- [GIVEN MATERIAL]:
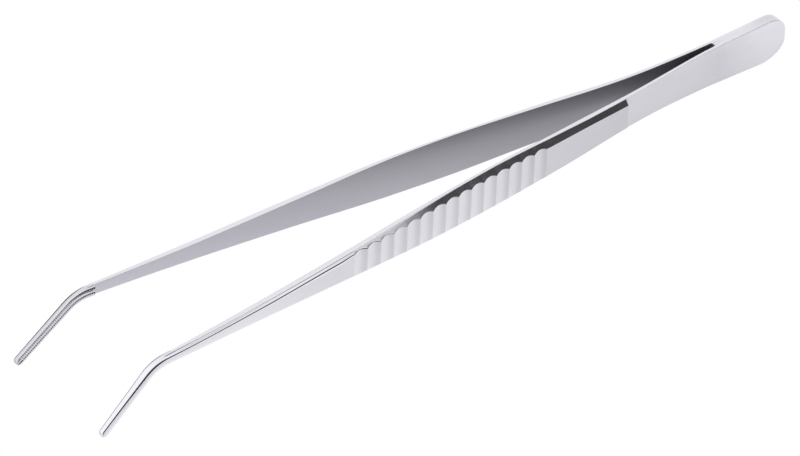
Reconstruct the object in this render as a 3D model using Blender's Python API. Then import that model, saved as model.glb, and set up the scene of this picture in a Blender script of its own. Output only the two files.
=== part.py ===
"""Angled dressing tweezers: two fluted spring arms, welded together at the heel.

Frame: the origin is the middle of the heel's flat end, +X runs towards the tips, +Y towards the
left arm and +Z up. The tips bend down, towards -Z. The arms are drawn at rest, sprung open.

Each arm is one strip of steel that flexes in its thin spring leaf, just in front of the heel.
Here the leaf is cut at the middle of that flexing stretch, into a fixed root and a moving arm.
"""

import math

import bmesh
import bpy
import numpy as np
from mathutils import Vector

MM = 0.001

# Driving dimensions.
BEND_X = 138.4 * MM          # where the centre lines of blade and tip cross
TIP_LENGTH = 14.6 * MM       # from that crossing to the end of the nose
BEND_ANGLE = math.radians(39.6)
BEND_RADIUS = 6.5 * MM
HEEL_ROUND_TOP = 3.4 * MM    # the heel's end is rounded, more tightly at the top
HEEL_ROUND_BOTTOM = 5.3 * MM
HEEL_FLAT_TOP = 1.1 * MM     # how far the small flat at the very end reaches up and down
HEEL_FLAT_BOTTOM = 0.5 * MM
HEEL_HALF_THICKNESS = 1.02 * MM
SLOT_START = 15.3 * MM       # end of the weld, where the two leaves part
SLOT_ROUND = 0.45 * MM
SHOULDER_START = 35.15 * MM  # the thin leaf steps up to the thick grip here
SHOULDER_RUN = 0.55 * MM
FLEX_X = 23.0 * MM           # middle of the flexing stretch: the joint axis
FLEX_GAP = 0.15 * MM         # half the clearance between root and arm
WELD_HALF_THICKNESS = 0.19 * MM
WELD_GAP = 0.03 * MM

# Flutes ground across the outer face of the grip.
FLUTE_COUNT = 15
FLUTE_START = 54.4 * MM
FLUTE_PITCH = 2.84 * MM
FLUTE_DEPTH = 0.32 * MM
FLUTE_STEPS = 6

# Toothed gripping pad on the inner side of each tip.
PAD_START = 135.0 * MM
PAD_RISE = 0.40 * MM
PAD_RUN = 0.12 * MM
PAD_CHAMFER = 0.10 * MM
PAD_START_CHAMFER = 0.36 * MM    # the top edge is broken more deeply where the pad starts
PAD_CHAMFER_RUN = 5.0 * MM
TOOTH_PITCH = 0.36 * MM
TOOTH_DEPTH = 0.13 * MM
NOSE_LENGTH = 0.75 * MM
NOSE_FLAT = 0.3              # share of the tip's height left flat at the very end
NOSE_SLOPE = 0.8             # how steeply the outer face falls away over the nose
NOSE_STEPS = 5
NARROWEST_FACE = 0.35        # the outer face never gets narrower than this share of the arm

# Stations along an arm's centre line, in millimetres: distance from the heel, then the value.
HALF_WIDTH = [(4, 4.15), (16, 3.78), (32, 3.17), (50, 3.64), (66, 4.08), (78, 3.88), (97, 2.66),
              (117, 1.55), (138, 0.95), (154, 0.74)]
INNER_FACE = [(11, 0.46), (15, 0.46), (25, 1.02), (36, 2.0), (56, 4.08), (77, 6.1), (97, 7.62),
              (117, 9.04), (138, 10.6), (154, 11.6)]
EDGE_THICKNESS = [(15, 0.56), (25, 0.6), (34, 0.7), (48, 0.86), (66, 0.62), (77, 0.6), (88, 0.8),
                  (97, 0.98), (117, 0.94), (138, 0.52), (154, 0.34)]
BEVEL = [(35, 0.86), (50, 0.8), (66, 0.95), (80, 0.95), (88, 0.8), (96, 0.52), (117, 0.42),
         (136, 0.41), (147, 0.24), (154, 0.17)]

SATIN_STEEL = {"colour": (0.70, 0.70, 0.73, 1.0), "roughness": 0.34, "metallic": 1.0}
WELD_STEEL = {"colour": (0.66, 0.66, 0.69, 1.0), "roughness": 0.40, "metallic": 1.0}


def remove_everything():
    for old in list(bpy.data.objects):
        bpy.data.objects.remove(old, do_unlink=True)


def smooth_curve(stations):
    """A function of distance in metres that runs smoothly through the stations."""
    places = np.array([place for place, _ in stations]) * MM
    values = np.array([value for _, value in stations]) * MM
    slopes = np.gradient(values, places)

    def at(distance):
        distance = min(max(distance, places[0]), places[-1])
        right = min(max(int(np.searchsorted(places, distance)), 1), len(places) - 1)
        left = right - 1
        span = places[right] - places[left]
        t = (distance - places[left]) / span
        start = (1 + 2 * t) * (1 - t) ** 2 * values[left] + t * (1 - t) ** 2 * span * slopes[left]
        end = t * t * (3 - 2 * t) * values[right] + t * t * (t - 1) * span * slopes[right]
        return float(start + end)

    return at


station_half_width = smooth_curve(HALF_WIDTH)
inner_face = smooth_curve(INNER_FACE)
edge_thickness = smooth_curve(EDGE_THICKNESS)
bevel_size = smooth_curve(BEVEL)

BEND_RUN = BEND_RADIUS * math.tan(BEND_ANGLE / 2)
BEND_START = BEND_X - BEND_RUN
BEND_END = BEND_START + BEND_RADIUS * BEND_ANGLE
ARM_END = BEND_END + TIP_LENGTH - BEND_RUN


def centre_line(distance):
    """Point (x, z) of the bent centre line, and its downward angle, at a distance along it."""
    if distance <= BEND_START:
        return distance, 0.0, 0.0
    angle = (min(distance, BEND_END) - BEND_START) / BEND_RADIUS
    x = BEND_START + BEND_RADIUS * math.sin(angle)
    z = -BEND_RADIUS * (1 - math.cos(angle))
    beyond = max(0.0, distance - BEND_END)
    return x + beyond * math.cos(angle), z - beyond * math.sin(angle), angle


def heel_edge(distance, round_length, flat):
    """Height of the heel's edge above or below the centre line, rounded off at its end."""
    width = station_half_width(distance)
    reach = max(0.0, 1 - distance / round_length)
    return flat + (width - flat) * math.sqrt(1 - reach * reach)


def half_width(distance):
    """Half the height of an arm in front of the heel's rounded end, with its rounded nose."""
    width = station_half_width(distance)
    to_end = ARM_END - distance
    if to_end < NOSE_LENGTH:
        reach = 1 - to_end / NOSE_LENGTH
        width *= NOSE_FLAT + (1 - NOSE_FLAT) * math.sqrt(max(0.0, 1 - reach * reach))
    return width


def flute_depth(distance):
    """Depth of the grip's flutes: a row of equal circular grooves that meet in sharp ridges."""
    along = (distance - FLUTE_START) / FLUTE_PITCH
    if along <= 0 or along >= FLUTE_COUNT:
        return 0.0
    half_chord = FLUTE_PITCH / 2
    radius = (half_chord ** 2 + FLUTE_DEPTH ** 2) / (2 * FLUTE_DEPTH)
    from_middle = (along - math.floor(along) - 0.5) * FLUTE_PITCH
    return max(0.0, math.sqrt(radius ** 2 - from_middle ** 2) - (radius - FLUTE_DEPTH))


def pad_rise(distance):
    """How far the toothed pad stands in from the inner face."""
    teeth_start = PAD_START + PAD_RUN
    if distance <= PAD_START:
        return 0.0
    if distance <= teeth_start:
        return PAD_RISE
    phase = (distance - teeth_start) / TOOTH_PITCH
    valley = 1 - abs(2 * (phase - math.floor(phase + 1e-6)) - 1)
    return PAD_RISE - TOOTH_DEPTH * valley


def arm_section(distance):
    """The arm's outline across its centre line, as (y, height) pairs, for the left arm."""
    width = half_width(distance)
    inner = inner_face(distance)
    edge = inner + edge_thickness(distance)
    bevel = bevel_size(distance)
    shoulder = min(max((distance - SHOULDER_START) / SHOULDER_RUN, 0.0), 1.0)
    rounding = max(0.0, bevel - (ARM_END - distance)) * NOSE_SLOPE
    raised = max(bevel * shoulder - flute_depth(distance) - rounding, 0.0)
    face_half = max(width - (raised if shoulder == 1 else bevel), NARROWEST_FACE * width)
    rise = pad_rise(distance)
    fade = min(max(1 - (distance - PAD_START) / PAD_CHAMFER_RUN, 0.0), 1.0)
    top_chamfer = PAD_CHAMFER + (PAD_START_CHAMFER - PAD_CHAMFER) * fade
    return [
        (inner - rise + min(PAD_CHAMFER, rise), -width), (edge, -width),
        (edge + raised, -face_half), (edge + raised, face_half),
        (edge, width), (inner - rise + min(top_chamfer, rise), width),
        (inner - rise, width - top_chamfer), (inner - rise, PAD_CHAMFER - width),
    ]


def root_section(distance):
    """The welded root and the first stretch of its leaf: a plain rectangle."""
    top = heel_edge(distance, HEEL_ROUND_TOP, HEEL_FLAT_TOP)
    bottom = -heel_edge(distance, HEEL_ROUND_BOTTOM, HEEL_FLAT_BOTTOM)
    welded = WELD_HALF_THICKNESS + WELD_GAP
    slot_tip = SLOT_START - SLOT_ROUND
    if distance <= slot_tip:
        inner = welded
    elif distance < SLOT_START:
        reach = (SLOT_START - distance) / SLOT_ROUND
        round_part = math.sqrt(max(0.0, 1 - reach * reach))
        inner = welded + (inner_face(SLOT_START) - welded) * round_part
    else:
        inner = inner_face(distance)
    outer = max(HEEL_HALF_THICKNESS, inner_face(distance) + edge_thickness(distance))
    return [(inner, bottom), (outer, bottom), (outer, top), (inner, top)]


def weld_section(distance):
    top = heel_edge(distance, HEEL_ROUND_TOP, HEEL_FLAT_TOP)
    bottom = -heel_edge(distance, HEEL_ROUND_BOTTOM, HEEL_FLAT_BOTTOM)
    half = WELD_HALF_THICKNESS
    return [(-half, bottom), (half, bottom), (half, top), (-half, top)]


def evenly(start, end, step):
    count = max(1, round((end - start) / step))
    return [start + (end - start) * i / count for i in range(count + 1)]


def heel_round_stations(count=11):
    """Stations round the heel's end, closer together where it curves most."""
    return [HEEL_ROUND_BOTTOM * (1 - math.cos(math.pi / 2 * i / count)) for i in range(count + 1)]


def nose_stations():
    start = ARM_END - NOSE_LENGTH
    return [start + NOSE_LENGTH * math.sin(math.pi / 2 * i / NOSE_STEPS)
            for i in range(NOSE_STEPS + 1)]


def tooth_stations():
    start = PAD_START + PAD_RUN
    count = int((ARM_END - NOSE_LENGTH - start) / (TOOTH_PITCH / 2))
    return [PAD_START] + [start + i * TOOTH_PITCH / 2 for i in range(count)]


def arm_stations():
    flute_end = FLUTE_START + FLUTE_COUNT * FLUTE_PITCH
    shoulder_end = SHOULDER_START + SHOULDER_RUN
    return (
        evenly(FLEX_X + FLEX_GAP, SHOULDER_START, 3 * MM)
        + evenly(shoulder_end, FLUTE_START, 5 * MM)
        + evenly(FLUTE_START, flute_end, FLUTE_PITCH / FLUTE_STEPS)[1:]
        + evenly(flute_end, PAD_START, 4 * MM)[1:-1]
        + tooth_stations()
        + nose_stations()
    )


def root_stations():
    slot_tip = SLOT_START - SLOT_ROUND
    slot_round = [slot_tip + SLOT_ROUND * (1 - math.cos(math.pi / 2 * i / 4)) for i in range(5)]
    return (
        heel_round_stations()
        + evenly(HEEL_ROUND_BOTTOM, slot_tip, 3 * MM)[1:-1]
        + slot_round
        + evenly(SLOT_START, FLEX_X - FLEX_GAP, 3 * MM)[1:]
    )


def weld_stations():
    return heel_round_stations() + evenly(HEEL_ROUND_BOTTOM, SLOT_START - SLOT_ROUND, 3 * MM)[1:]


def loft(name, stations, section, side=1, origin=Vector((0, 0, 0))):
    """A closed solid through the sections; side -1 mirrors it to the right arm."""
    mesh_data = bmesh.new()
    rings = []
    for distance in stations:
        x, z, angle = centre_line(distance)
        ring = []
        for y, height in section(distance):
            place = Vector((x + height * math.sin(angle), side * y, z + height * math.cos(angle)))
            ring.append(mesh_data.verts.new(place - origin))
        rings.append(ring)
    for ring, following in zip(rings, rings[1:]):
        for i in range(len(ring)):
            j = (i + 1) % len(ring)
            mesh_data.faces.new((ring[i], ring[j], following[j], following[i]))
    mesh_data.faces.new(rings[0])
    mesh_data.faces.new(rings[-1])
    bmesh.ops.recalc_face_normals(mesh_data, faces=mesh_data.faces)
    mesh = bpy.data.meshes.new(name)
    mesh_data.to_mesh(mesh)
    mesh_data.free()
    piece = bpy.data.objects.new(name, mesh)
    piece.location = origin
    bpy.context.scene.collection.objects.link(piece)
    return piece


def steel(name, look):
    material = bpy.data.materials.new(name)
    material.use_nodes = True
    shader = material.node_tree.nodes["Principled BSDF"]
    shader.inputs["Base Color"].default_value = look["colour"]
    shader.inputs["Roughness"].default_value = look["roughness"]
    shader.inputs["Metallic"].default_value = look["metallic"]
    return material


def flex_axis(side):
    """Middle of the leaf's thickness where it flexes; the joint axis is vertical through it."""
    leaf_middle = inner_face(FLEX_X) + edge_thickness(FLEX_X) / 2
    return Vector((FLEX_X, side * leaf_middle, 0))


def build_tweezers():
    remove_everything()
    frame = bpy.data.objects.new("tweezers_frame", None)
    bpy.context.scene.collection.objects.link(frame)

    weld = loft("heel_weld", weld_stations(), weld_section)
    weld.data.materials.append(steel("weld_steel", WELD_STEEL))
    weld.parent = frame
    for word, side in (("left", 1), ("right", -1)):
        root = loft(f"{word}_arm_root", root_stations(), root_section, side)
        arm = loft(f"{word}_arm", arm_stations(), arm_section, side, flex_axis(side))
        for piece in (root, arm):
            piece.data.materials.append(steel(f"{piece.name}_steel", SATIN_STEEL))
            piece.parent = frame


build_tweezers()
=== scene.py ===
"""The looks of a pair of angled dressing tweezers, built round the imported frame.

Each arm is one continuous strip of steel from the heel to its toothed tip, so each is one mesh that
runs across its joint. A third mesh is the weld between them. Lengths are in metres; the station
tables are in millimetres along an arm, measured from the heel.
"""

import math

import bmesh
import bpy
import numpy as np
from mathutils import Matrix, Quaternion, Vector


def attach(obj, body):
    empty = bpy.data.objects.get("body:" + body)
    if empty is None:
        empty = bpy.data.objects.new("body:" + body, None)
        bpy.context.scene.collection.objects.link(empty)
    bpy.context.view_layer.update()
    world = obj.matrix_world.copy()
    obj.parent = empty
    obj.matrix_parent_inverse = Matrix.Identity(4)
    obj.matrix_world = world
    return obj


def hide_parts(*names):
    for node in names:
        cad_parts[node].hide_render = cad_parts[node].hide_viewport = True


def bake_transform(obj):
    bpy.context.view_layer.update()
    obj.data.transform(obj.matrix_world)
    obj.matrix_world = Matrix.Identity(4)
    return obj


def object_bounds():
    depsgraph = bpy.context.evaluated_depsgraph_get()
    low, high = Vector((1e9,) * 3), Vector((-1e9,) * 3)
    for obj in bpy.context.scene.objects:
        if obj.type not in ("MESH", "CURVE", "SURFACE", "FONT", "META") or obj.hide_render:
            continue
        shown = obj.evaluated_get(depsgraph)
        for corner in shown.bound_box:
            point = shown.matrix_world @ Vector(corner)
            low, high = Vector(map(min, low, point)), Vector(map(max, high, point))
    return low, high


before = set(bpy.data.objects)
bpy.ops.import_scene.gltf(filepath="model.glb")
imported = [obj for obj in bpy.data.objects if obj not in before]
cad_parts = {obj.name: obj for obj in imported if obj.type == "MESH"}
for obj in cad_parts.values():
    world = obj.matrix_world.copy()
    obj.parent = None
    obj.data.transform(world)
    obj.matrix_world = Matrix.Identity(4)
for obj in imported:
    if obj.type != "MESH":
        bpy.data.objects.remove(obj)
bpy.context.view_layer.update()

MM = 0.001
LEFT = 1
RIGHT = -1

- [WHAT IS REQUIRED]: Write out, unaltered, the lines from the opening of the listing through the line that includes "FLUTE_STEPS = 6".

- [WRITTEN ANSWER]:
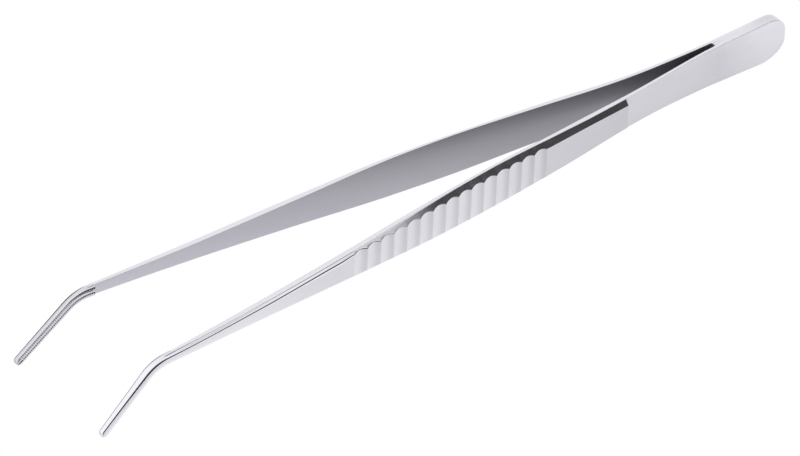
Reconstruct the object in this render as a 3D model using Blender's Python API. Then import that model, saved as model.glb, and set up the scene of this picture in a Blender script of its own. Output only the two files.
=== part.py ===
"""Angled dressing tweezers: two fluted spring arms, welded together at the heel.

Frame: the origin is the middle of the heel's flat end, +X runs towards the tips, +Y towards the
left arm and +Z up. The tips bend down, towards -Z. The arms are drawn at rest, sprung open.

Each arm is one strip of steel that flexes in its thin spring leaf, just in front of the heel.
Here the leaf is cut at the middle of that flexing stretch, into a fixed root and a moving arm.
"""

import math

import bmesh
import bpy
import numpy as np
from mathutils import Vector

MM = 0.001

# Driving dimensions.
BEND_X = 138.4 * MM          # where the centre lines of blade and tip cross
TIP_LENGTH = 14.6 * MM       # from that crossing to the end of the nose
BEND_ANGLE = math.radians(39.6)
BEND_RADIUS = 6.5 * MM
HEEL_ROUND_TOP = 3.4 * MM    # the heel's end is rounded, more tightly at the top
HEEL_ROUND_BOTTOM = 5.3 * MM
HEEL_FLAT_TOP = 1.1 * MM     # how far the small flat at the very end reaches up and down
HEEL_FLAT_BOTTOM = 0.5 * MM
HEEL_HALF_THICKNESS = 1.02 * MM
SLOT_START = 15.3 * MM       # end of the weld, where the two leaves part
SLOT_ROUND = 0.45 * MM
SHOULDER_START = 35.15 * MM  # the thin leaf steps up to the thick grip here
SHOULDER_RUN = 0.55 * MM
FLEX_X = 23.0 * MM           # middle of the flexing stretch: the joint axis
FLEX_GAP = 0.15 * MM         # half the clearance between root and arm
WELD_HALF_THICKNESS = 0.19 * MM
WELD_GAP = 0.03 * MM

# Flutes ground across the outer face of the grip.
FLUTE_COUNT = 15
FLUTE_START = 54.4 * MM
FLUTE_PITCH = 2.84 * MM
FLUTE_DEPTH = 0.32 * MM
FLUTE_STEPS = 6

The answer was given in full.